Right Janey out of the Book "Divide perenials in Spring. Root heel or semi ripe cuttings of Shrubby species in Summer and over winter in frost free conditions. That explains why mine grow as it is usually late Summer my baskets go past their best. I would still try taking the cuttings in early Spring. You still have the mother plants which will need tidying back anyway.

26 Nov, 2008


Well...thanks all for your great advice,
Secateur ~ I remember now,it is a helichrysum and the leaves are fuzzy....when bought as young plants, they were bright lime-green. After I took lobelia etc out of the baskets in the early Autumn I left these in till I bought some winter plants and they really took off!

Telme8 ~ Many thanks for looking in your book, I shall put them in the greenhouse till next spring then take the cuttings for next summer.....great!

Arlene ~ Am going to google it's a very pretty plant and keeps growing and growing...I think the shelter from the wall is keeping it dry!

26 Nov, 2008



Any member of this family would look great with dark blue lobelia. Telme8 is right on with her advice. It is too late! You would have to force the plants to grow in the spring, before taking cuttings. By the time you factor the heating costs, it often is cheaper just to buy new starts from a grower.

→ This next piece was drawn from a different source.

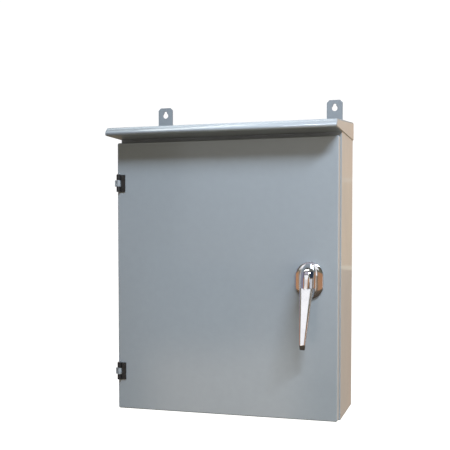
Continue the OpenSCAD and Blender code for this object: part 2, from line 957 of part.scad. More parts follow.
module relay_sockets() {
    color("dimgray") place() for (x = relay_x) difference() {
        block([x, rail_y - 24, rail_z - 36], [x + relay_w, rail_y, rail_z + 36]);
        for (i = [0 : 3], side = [-1, 1])
            rod_y(x + relay_w * (i + 0.5) / 4, rail_y - 25, rail_y - 16, rail_z + side * 29, 3);
    }
}

module control_relays() {
    color("lightyellow") place() for (x = relay_x) {
        block([x + 2, rail_y - 66, rail_z - 21], [x + relay_w - 2, rail_y - 27, rail_z + 21]);
        block([x + 5, rail_y - 27, rail_z - 18], [x + relay_w - 5, rail_y - 24, rail_z + 18]);
    }
}

module time_delay_relay() {
    x = -22;
    w = 22.5;
    color("whitesmoke") place() difference() {
        union() {
            block([x, rail_y - 62, rail_z - 40], [x + w, rail_y, rail_z + 40]);
            block([x, rail_y - 74, rail_z - 22], [x + w, rail_y - 62, rail_z + 22]);
        }
        for (z = [-10, 10]) rod_y(x + w / 2, rail_y - 75, rail_y - 72, rail_z + z, 5);
    }
}

strip_x = 14;
strip_pitch = 8;
strip_count = 12;

module terminal_strip() {
    end_x = strip_x + strip_pitch * strip_count;
    color("beige") place() difference() {
        union() {
            block([strip_x, rail_y - 30, rail_z - 28], [end_x, rail_y, rail_z + 28]);
            block([strip_x, rail_y - 42, rail_z - 14], [end_x, rail_y - 30, rail_z + 14]);
        }
        for (i = [0 : strip_count - 1], side = [-1, 1])
            rod_y(strip_x + strip_pitch * (i + 0.5), rail_y - 31, rail_y - 22, rail_z + side * 21, 2.6);
        for (i = [1 : strip_count - 1])
            block([strip_x + strip_pitch * i - 0.5, rail_y - 43, rail_z - 29],
                  [strip_x + strip_pitch * i + 0.5, rail_y - 36, rail_z + 29]);
    }
}

module control_bracket() {
    low = control_z - 45;
    high = control_z + 35;
    color("gainsboro") place() difference() {
        union() {
            block([panel_x[0], plate_y - panel_t, low], [panel_x[1], plate_y, low + 30]);
            block([panel_x[0], panel_y - panel_t, low], [panel_x[1], plate_y, low + panel_t]);
            block([panel_x[0], panel_y - panel_t, low], [panel_x[1], panel_y, high]);
        }
        for (x = [selector_x, button_x]) rod_y(x, panel_y - panel_t - 1, panel_y + 1, control_z, 11);
    }
}

collar_y = panel_y - panel_t - 3;

// Barrel, front collar and rear contact block of a panel-mounted control
module control_operator(x, bore_r) {
    difference() {
        union() {
            rod_y(x, collar_y, panel_y - panel_t, control_z, 14);
            rod_y(x, panel_y - panel_t, panel_y + 20, control_z, 11);
            block([x - 13, panel_y + 20, control_z - 13], [x + 13, panel_y + 52, control_z + 13]);
        }
        rod_y(x, collar_y - 1, panel_y + 30, control_z, bore_r);
    }
}

selector_stem_r = 5;
button_r = 7;

module selector_body() {
    color("dimgray") place() control_operator(selector_x, selector_stem_r + run_gap);
}

module test_button_body() {
    color("dimgray") place() control_operator(button_x, button_r + run_gap);
}

module selector_knob() {
    cap_y = collar_y - face_gap;
    color("black") place() {
        rod_y(selector_x, cap_y, panel_y + 24, control_z, selector_stem_r);
        rod_y(selector_x, cap_y - 4, cap_y, control_z, 12);
        block([selector_x - 3.5, cap_y - 15, control_z - 11], [selector_x + 3.5, cap_y - 4, control_z + 11]);
    }
}

module test_button() {
    color("green") place() {
        rod_y(button_x, collar_y - 8, panel_y + 18, control_z, button_r);
    }
}

// --- neutral and ground bars ---

bar_l = 120;
bar_t = 10;
bar_h = 14;
bar_lift = 22;
bar_holes = 8;
neutral_x = -70;
ground_x = 90;
ground_foot = 6;
neutral_front_y = plate_y - bar_lift - bar_t;
ground_front_y = plate_y - ground_foot - bar_t;

module connection_bar(x, y) {
    difference() {
        block([x - bar_l / 2, y - bar_t, bar_z - bar_h / 2], [x + bar_l / 2, y, bar_z + bar_h / 2]);
        each_bar_screw(x) rod_z(0, y - bar_t / 2, bar_z - bar_h, bar_z + bar_h, 3);
    }
}

module each_bar_screw(x) {
    for (i = [0 : bar_holes - 1])
        translate([x + (i - (bar_holes - 1) / 2) * (bar_l - 16) / (bar_holes - 1), 0, 0]) children();
}

module neutral_bar() {
    color("peru") place() connection_bar(neutral_x, plate_y - bar_lift);
}

module neutral_insulators() {
    color("firebrick") place() for (x = both_sides(bar_l / 2 - 12))
        rod_y(neutral_x + x, plate_y - bar_lift, plate_y, bar_z, 9);
}

module ground_bar() {
    color("peru") place() {
        connection_bar(ground_x, plate_y - ground_foot);
        for (x = both_sides(bar_l / 2 - 8))
            block([ground_x + x - 6, plate_y - ground_foot, bar_z - bar_h / 2],
                  [ground_x + x + 6, plate_y, bar_z + bar_h / 2]);
    }
}

enclosure_body();
rain_hood();
mounting_ear_left();
mounting_ear_right();
ear_bolts();
gland_plate();
gland_gasket();
gland_screws();
cable_grommets();
upper_hinge_frame_leaf();
lower_hinge_frame_leaf();
hinge_pins();
hinge_frame_screws();
mounting_plate();
plate_studs();
plate_nuts();
switch_base();
shaft_brackets();
shaft_bushes();
normal_contacts();
emergency_contacts();
load_terminals();
terminal_screws();
phase_barriers();
arc_chutes();
solenoid_frame();
solenoid_coil();
din_rail();
control_breaker();
relay_sockets();
control_relays();
time_delay_relay();
terminal_strip();
control_bracket();
selector_body();
test_button_body();
neutral_bar();
neutral_insulators();
ground_bar();
door();
door_gasket();
upper_hinge_door_leaf();
lower_hinge_door_leaf();
hinge_door_screws();
handle_rose();
handle_seal();
handle_back_nut();
handle_lever();
handle_spindle();
latch_cam();
cam_nut();
main_shaft();
contact_carriers();
moving_contacts();
shaft_crank();
manual_lever();
solenoid_plunger();
breaker_toggle();
selector_knob();
test_button();
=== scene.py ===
"""Looks of a wall-mounted automatic transfer switch in a sheet-steel enclosure.

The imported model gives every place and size, in metres: +Z is up, the wall is Y = 0 and the
front faces -Y. The script adds detailed pieces, procedural materials, light and a camera.
"""
import math

import bpy
from mathutils import Matrix, Vector


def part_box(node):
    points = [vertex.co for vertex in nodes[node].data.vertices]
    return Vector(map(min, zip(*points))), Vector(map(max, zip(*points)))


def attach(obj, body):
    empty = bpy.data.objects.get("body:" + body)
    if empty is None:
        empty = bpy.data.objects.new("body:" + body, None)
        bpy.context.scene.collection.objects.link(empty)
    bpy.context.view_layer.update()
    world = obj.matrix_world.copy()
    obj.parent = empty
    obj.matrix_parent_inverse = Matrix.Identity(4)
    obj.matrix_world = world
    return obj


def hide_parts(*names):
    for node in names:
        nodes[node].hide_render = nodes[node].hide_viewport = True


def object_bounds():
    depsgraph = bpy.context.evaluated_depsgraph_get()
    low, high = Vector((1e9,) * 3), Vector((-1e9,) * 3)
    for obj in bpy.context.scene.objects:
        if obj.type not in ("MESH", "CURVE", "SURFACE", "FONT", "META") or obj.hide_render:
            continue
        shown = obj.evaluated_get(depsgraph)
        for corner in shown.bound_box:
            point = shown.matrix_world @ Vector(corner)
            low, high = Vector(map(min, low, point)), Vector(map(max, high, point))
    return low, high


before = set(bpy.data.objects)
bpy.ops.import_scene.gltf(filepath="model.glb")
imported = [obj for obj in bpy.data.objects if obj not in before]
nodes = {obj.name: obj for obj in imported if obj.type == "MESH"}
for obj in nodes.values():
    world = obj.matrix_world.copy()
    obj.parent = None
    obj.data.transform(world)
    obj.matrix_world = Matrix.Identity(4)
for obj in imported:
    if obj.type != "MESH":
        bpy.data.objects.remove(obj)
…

One hint for the future. Cut the plant back in early Oct. or late Sept. It will stimulate more growth that has time to haden off before winter. The more compact, more foliaged plant has a better chance of surving the coming winter.

26 Nov, 2008


That's a shame secateur...I shall enjoy them as they are then and see how long they you say new plants hardly cost anything at all!

26 Nov, 2008


Have just had a look on Google......and there it is Helichrysum petiolare ~ Lime Licorice!